# Armstrong Drywall Grid... Quikstix system



## PlasmaGuy (Jul 21, 2007)

Are there any members on this forum that have used this system.

I have a job that either requires a drop ceiling with acoustic panels or the quikstixs systems and install standard wallboard.

We will attaching the wooden I-beams... ductwork is in the way of a future recreation room.

Thanks,

Tom


----------



## Big Shoe (Jun 16, 2008)

Once, about 12 yrs ago.


We thought it would have been easier just framing drop ceilings after it was done.

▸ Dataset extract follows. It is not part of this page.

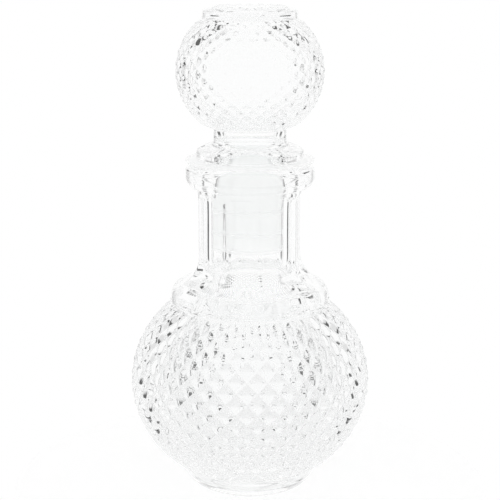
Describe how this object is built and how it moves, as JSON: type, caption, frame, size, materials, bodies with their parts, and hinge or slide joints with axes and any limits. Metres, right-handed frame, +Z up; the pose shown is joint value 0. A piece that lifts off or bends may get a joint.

If you did them all the time it would get easier. Good luck


----------



## Zendik (Sep 18, 2005)

We call it Rigid X.
Done enough of this stuff to reach here to the moon 100 times.
http://www.armstrong.com/commceilingsna/products/drywall-grid-systems-and-walls/_/N-l


----------



## iDAHOchris (Feb 11, 2012)

PlasmaGuy said:


> Are there any members on this forum that have used this system.
> 
> I have a job that either requires a drop ceiling with acoustic panels or the quikstixs systems and install standard wallboard.
> 
> ...


 If an expensive tile is needed then go with the drywall ceiling on RMX. If the tile is cheap go with the grid and no drywall


----------



## ubcguy89 (Mar 23, 2013)

Do it all the time, extremely fast, I have easily done 3,000 ft/2 in a day. Let me tell you you don't want to hang ceilings that damn big. One you start hanging.....


----------